### Task brief
The listing must be reproduced in full, exactly as it stands.

### Material
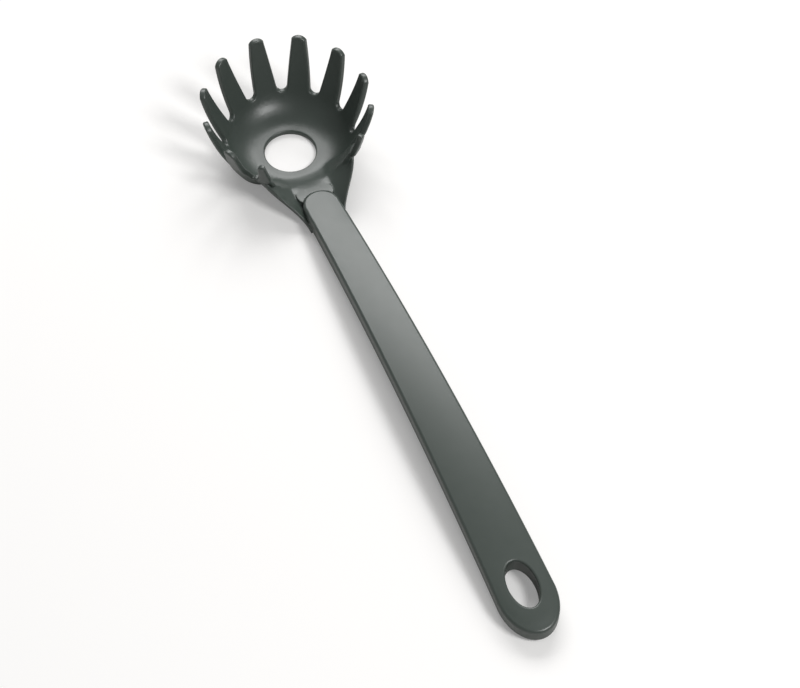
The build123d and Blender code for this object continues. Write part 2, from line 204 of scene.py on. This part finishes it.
def flow_tint_and_edge_highlight_group():
    """Faint streaks of dyed nylon along the melt's run, and a painted highlight on pointed edges.
    """
    group, entry, leave = new_group(
        "dyed_nylon_and_edge_highlight",
        [
            ("Base Color", "NodeSocketColor", (0.05, 0.055, 0.05, 1.0)),
            ("Mottle", "NodeSocketFloat", 0.05),
            ("Edge Highlight", "NodeSocketFloat", 0.15),
            ("Highlight Color", "NodeSocketColor", (0.12, 0.125, 0.12, 1.0)),
        ],
        [("Color", "NodeSocketColor")],
    )
    place = group.nodes.new("ShaderNodeTexCoord")
    place.location = (-900, -250)
    stretch = group.nodes.new("ShaderNodeMapping")
    stretch.location = (-700, -250)
    stretch.inputs["Scale"].default_value = STREAK_STRETCH
    group.links.new(place.outputs["Object"], stretch.inputs["Vector"])
    cloud = noise(group, STREAK_SCALE, 4.0, (-500, -250), stretch.outputs["Vector"])
    centred = maths(group, "SUBTRACT", cloud, 0.5, (-300, -250))
    spread = maths(group, "MULTIPLY", centred, entry.outputs["Mottle"], (-120, -250))
    gain = maths(group, "ADD", spread, 1.0, (40, -250))
    shade = group.nodes.new("ShaderNodeMix")
    shade.data_type = "RGBA"
    shade.blend_type = "MULTIPLY"
    shade.inputs["Factor"].default_value = 1.0
    shade.location = (120, 0)
    group.links.new(entry.outputs["Base Color"], shade.inputs["A"])
    group.links.new(gain, shade.inputs["B"])
    # Painted highlight: pointed edges and fingertips are paled towards the highlight colour.
    geometry = group.nodes.new("ShaderNodeNewGeometry")
    geometry.location = (-500, 250)
    pointed = geometry.outputs["Pointiness"]
    ridge = maths(group, "SUBTRACT", pointed, HIGHLIGHT_FROM, (-300, 250))
    sharp = maths(group, "MULTIPLY", ridge, HIGHLIGHT_GAIN, (-120, 250))
    sharp.node.use_clamp = True
    highlight_share = maths(group, "MULTIPLY", sharp, entry.outputs["Edge Highlight"], (40, 250))
    highlight = group.nodes.new("ShaderNodeMix")
    highlight.data_type = "RGBA"
    highlight.location = (320, 100)
    group.links.new(highlight_share, highlight.inputs["Factor"])
    group.links.new(shade.outputs["Result"], highlight.inputs["A"])
    group.links.new(entry.outputs["Highlight Color"], highlight.inputs["B"])
    group.links.new(highlight.outputs["Result"], leave.inputs["Color"])
    return group


def group_node(tree, group, place, values):
    """A node that uses a group in a material, with its sockets set."""
    node = tree.nodes.new("ShaderNodeGroup")
    node.node_tree = group
    node.location = place
    for socket, value in values.items():
        node.inputs[socket].default_value = value
    return node


def nylon(name, settings):
    """Matte dyed nylon from the two groups."""
    material = bpy.data.materials.new(name)
    material.use_nodes = True
    tree = material.node_tree
    shader = tree.nodes["Principled BSDF"]
    grain_group = bpy.data.node_groups.get("mould_grain") or spark_grain_group()
    grain = group_node(tree, grain_group, (-500, -200), {
        "Grain Size": settings.grain_size,
        "Grain Depth": settings.grain_depth,
        "Roughness": settings.roughness,
        "Roughness Spread": settings.roughness_spread,
    })
    # The tint group also paints a highlight on pointed edges.
    tint_group = bpy.data.node_groups.get("dyed_nylon_and_edge_highlight") or flow_tint_and_edge_highlight_group()
    tint = group_node(tree, tint_group, (-500, 150), {
        "Base Color": (*settings.color, 1.0),
        "Mottle": settings.mottle,
        "Edge Highlight": settings.edge_highlight,
        "Highlight Color": (*settings.highlight_color, 1.0),
    })
    bump = tree.nodes.new("ShaderNodeBump")
    bump.location = (-250, -300)
    bump.inputs["Strength"].default_value = 1.0
    bump.inputs["Distance"].default_value = 1.0
    tree.links.new(grain.outputs["Height"], bump.inputs["Height"])
    tree.links.new(bump.outputs["Normal"], shader.inputs["Normal"])
    tree.links.new(grain.outputs["Roughness"], shader.inputs["Roughness"])
    tree.links.new(tint.outputs["Color"], shader.inputs["Base Color"])
    shader.inputs["IOR"].default_value = settings.ior
    return material


def ramp(value, low, high):
    """A smooth step from 0 at low to 1 at high."""
    share = min(1.0, max(0.0, (value - low) / (high - low)))
    return share * share * (3.0 - 2.0 * share)


def wall_freedom(point):
    """1 on the bowl's wall and fingers, and 0 low on the neck, which has to meet the handle."""
    return 1.0 - ramp(point.x, *HELD_NECK_X) * (1.0 - ramp(point.z, *HELD_NECK_Z))


def web_lift(point, settings):
    """How far a point of a web rises, so that its rim runs from the last finger to the lip."""
    across = abs(point.y)
    inner = settings.web_inner
    if across <= inner:
        return 0.0
    start, root, end = settings.web_start_x, settings.web_root_x, settings.web_end_x
    along = min(1.0, max(0.0, (point.x - root) / (end - root)))
    widening = settings.web_end_half_width - settings.web_root_half_width
    rim = settings.web_root_half_width + widening * along
    share = min(1.0, (across - inner) / max(NARROWEST_WEB, rim - inner))
    rise = settings.web_end_lift - settings.web_root_lift
    height = settings.web_root_lift + rise * along
    reach = ramp(point.x, start, root) * (1.0 - ramp(point.x, end, end + LIFT_RUN_OUT))
    return height * share ** settings.web_hollow * reach * (1.0 - ramp(point.z, *LIFT_FADE_Z))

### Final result
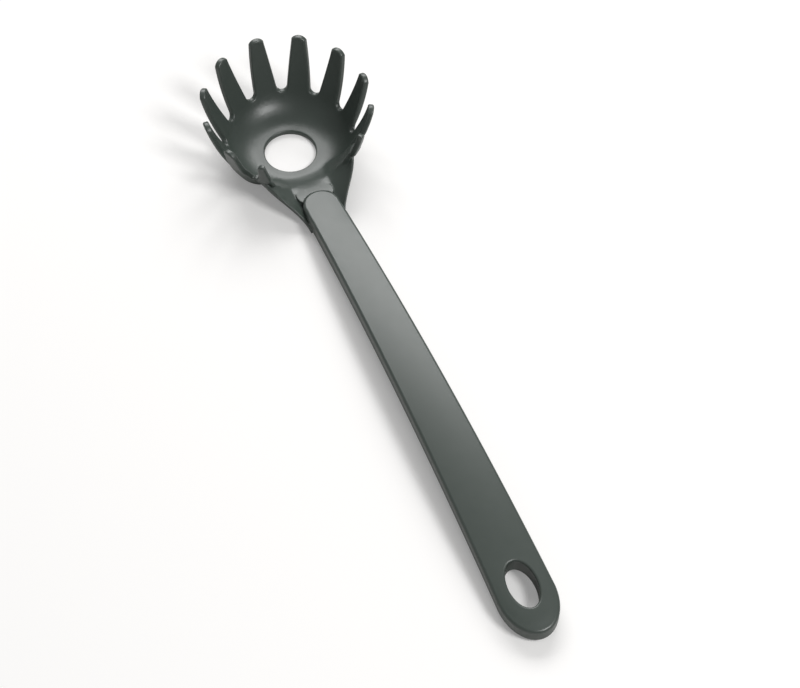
The build123d and Blender code for this object continues. Write part 2, from line 204 of scene.py on. This part finishes it.
def flow_tint_and_edge_highlight_group():
    """Faint streaks of dyed nylon along the melt's run, and a painted highlight on pointed edges.
    """
    group, entry, leave = new_group(
        "dyed_nylon_and_edge_highlight",
        [
            ("Base Color", "NodeSocketColor", (0.05, 0.055, 0.05, 1.0)),
            ("Mottle", "NodeSocketFloat", 0.05),
            ("Edge Highlight", "NodeSocketFloat", 0.15),
            ("Highlight Color", "NodeSocketColor", (0.12, 0.125, 0.12, 1.0)),
        ],
        [("Color", "NodeSocketColor")],
    )
    place = group.nodes.new("ShaderNodeTexCoord")
    place.location = (-900, -250)
    stretch = group.nodes.new("ShaderNodeMapping")
    stretch.location = (-700, -250)
    stretch.inputs["Scale"].default_value = STREAK_STRETCH
    group.links.new(place.outputs["Object"], stretch.inputs["Vector"])
    cloud = noise(group, STREAK_SCALE, 4.0, (-500, -250), stretch.outputs["Vector"])
    centred = maths(group, "SUBTRACT", cloud, 0.5, (-300, -250))
    spread = maths(group, "MULTIPLY", centred, entry.outputs["Mottle"], (-120, -250))
    gain = maths(group, "ADD", spread, 1.0, (40, -250))
    shade = group.nodes.new("ShaderNodeMix")
    shade.data_type = "RGBA"
    shade.blend_type = "MULTIPLY"
    shade.inputs["Factor"].default_value = 1.0
    shade.location = (120, 0)
    group.links.new(entry.outputs["Base Color"], shade.inputs["A"])
    group.links.new(gain, shade.inputs["B"])
    # Painted highlight: pointed edges and fingertips are paled towards the highlight colour.
    geometry = group.nodes.new("ShaderNodeNewGeometry")
    geometry.location = (-500, 250)
    pointed = geometry.outputs["Pointiness"]
    ridge = maths(group, "SUBTRACT", pointed, HIGHLIGHT_FROM, (-300, 250))
    sharp = maths(group, "MULTIPLY", ridge, HIGHLIGHT_GAIN, (-120, 250))
    sharp.node.use_clamp = True
    highlight_share = maths(group, "MULTIPLY", sharp, entry.outputs["Edge Highlight"], (40, 250))
    highlight = group.nodes.new("ShaderNodeMix")
    highlight.data_type = "RGBA"
    highlight.location = (320, 100)
    group.links.new(highlight_share, highlight.inputs["Factor"])
    group.links.new(shade.outputs["Result"], highlight.inputs["A"])
    group.links.new(entry.outputs["Highlight Color"], highlight.inputs["B"])
    group.links.new(highlight.outputs["Result"], leave.inputs["Color"])
    return group


def group_node(tree, group, place, values):
    """A node that uses a group in a material, with its sockets set."""
    node = tree.nodes.new("ShaderNodeGroup")
    node.node_tree = group
    node.location = place
    for socket, value in values.items():
        node.inputs[socket].default_value = value
    return node


def nylon(name, settings):
    """Matte dyed nylon from the two groups."""
    material = bpy.data.materials.new(name)
    material.use_nodes = True
    tree = material.node_tree
    shader = tree.nodes["Principled BSDF"]
    grain_group = bpy.data.node_groups.get("mould_grain") or spark_grain_group()
    grain = group_node(tree, grain_group, (-500, -200), {
        "Grain Size": settings.grain_size,
        "Grain Depth": settings.grain_depth,
        "Roughness": settings.roughness,
        "Roughness Spread": settings.roughness_spread,
    })
    # The tint group also paints a highlight on pointed edges.
    tint_group = bpy.data.node_groups.get("dyed_nylon_and_edge_highlight") or flow_tint_and_edge_highlight_group()
    tint = group_node(tree, tint_group, (-500, 150), {
        "Base Color": (*settings.color, 1.0),
        "Mottle": settings.mottle,
        "Edge Highlight": settings.edge_highlight,
        "Highlight Color": (*settings.highlight_color, 1.0),
    })
    bump = tree.nodes.new("ShaderNodeBump")
    bump.location = (-250, -300)
    bump.inputs["Strength"].default_value = 1.0
    bump.inputs["Distance"].default_value = 1.0
    tree.links.new(grain.outputs["Height"], bump.inputs["Height"])
    tree.links.new(bump.outputs["Normal"], shader.inputs["Normal"])
    tree.links.new(grain.outputs["Roughness"], shader.inputs["Roughness"])
    tree.links.new(tint.outputs["Color"], shader.inputs["Base Color"])
    shader.inputs["IOR"].default_value = settings.ior
    return material


def ramp(value, low, high):
    """A smooth step from 0 at low to 1 at high."""
    share = min(1.0, max(0.0, (value - low) / (high - low)))
    return share * share * (3.0 - 2.0 * share)


def wall_freedom(point):
    """1 on the bowl's wall and fingers, and 0 low on the neck, which has to meet the handle."""
    return 1.0 - ramp(point.x, *HELD_NECK_X) * (1.0 - ramp(point.z, *HELD_NECK_Z))


def web_lift(point, settings):
    """How far a point of a web rises, so that its rim runs from the last finger to the lip."""
    across = abs(point.y)
    inner = settings.web_inner
    if across <= inner:
        return 0.0
    start, root, end = settings.web_start_x, settings.web_root_x, settings.web_end_x
    along = min(1.0, max(0.0, (point.x - root) / (end - root)))
    widening = settings.web_end_half_width - settings.web_root_half_width
    rim = settings.web_root_half_width + widening * along
    share = min(1.0, (across - inner) / max(NARROWEST_WEB, rim - inner))
    rise = settings.web_end_lift - settings.web_root_lift
    height = settings.web_root_lift + rise * along
    reach = ramp(point.x, start, root) * (1.0 - ramp(point.x, end, end + LIFT_RUN_OUT))
    return height * share ** settings.web_hollow * reach * (1.0 - ramp(point.z, *LIFT_FADE_Z))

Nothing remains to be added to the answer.